# EXERCISE
Write out the records below word for word, please.

(Scripts that build objects)
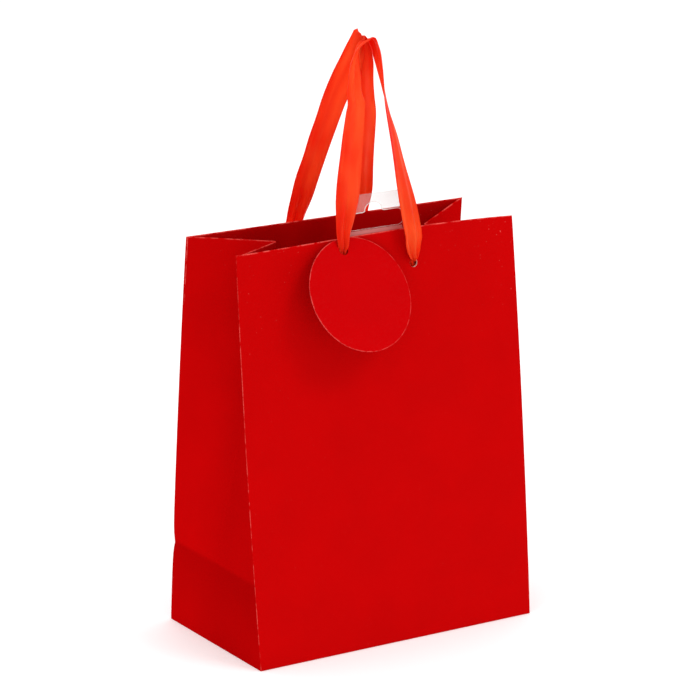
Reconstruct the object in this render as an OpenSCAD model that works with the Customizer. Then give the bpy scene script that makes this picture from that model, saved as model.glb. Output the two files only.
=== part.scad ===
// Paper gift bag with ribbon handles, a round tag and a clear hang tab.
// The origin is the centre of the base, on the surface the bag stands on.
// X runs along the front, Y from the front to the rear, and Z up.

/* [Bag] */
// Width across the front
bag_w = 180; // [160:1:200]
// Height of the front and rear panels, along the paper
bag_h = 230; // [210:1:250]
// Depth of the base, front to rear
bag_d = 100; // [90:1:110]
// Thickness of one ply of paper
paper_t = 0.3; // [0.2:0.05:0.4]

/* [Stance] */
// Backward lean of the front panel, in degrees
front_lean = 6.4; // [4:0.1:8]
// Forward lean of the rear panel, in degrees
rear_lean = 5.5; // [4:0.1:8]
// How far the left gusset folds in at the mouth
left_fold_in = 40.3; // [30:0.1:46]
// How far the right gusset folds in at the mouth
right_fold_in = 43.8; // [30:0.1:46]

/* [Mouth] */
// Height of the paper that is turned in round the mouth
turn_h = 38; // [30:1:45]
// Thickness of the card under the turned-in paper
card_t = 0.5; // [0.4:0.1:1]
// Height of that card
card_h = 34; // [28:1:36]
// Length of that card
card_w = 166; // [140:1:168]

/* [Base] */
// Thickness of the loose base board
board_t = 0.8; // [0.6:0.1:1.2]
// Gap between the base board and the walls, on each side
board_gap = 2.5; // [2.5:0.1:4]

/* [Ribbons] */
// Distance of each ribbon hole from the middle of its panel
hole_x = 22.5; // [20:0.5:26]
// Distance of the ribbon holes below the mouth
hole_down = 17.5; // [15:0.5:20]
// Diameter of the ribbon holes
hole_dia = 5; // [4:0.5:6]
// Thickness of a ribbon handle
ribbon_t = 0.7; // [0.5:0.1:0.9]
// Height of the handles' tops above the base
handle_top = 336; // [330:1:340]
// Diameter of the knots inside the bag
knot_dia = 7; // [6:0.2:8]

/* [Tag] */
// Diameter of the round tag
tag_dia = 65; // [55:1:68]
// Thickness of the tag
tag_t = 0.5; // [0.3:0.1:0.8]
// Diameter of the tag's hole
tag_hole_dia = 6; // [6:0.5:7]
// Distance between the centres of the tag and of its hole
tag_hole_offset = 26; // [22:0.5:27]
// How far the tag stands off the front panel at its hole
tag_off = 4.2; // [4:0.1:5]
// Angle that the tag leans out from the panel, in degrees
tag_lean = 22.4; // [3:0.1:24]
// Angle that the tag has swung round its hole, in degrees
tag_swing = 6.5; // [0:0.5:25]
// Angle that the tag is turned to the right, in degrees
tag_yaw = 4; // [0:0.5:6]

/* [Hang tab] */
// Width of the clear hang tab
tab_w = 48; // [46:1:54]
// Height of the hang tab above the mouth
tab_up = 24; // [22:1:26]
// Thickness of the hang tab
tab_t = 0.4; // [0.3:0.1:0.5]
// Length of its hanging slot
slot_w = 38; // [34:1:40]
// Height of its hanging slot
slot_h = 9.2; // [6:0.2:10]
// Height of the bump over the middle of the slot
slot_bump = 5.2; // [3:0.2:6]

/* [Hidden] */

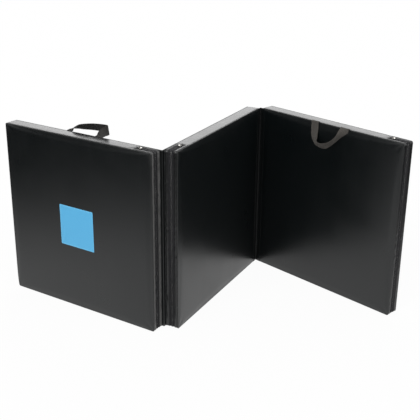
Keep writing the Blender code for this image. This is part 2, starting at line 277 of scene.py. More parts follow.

# WRITTEN REPLY
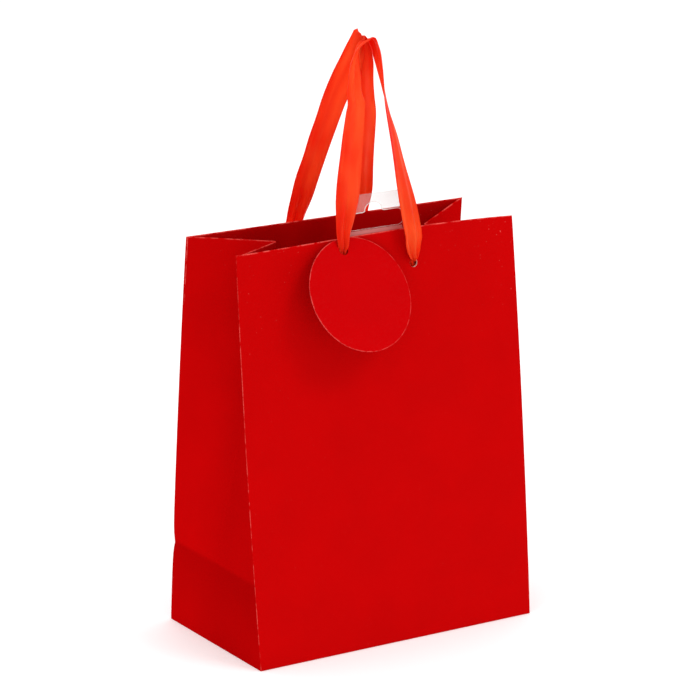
Reconstruct the object in this render as an OpenSCAD model that works with the Customizer. Then give the bpy scene script that makes this picture from that model, saved as model.glb. Output the two files only.
=== part.scad ===
// Paper gift bag with ribbon handles, a round tag and a clear hang tab.
// The origin is the centre of the base, on the surface the bag stands on.
// X runs along the front, Y from the front to the rear, and Z up.

/* [Bag] */
// Width across the front
bag_w = 180; // [160:1:200]
// Height of the front and rear panels, along the paper
bag_h = 230; // [210:1:250]
// Depth of the base, front to rear
bag_d = 100; // [90:1:110]
// Thickness of one ply of paper
paper_t = 0.3; // [0.2:0.05:0.4]

/* [Stance] */
// Backward lean of the front panel, in degrees
front_lean = 6.4; // [4:0.1:8]
// Forward lean of the rear panel, in degrees
rear_lean = 5.5; // [4:0.1:8]
// How far the left gusset folds in at the mouth
left_fold_in = 40.3; // [30:0.1:46]
// How far the right gusset folds in at the mouth
right_fold_in = 43.8; // [30:0.1:46]

/* [Mouth] */
// Height of the paper that is turned in round the mouth
turn_h = 38; // [30:1:45]
// Thickness of the card under the turned-in paper
card_t = 0.5; // [0.4:0.1:1]
// Height of that card
card_h = 34; // [28:1:36]
// Length of that card
card_w = 166; // [140:1:168]

/* [Base] */
// Thickness of the loose base board
board_t = 0.8; // [0.6:0.1:1.2]
// Gap between the base board and the walls, on each side
board_gap = 2.5; // [2.5:0.1:4]

/* [Ribbons] */
// Distance of each ribbon hole from the middle of its panel
hole_x = 22.5; // [20:0.5:26]
// Distance of the ribbon holes below the mouth
hole_down = 17.5; // [15:0.5:20]
// Diameter of the ribbon holes
hole_dia = 5; // [4:0.5:6]
// Thickness of a ribbon handle
ribbon_t = 0.7; // [0.5:0.1:0.9]
// Height of the handles' tops above the base
handle_top = 336; // [330:1:340]
// Diameter of the knots inside the bag
knot_dia = 7; // [6:0.2:8]

/* [Tag] */
// Diameter of the round tag
tag_dia = 65; // [55:1:68]
// Thickness of the tag
tag_t = 0.5; // [0.3:0.1:0.8]
// Diameter of the tag's hole
tag_hole_dia = 6; // [6:0.5:7]
// Distance between the centres of the tag and of its hole
tag_hole_offset = 26; // [22:0.5:27]
// How far the tag stands off the front panel at its hole
tag_off = 4.2; // [4:0.1:5]
// Angle that the tag leans out from the panel, in degrees
tag_lean = 22.4; // [3:0.1:24]
// Angle that the tag has swung round its hole, in degrees
tag_swing = 6.5; // [0:0.5:25]
// Angle that the tag is turned to the right, in degrees
tag_yaw = 4; // [0:0.5:6]

/* [Hang tab] */
// Width of the clear hang tab
tab_w = 48; // [46:1:54]
// Height of the hang tab above the mouth
tab_up = 24; // [22:1:26]
// Thickness of the hang tab
tab_t = 0.4; // [0.3:0.1:0.5]
// Length of its hanging slot
slot_w = 38; // [34:1:40]
// Height of its hanging slot
slot_h = 9.2; // [6:0.2:10]
// Height of the bump over the middle of the slot
slot_bump = 5.2; // [3:0.2:6]

/* [Hidden] */

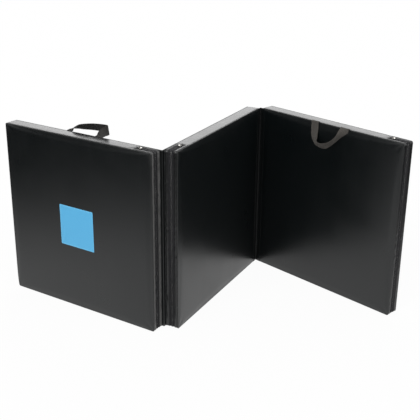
Keep writing the Blender code for this image. This is part 2, starting at line 277 of scene.py. More parts follow.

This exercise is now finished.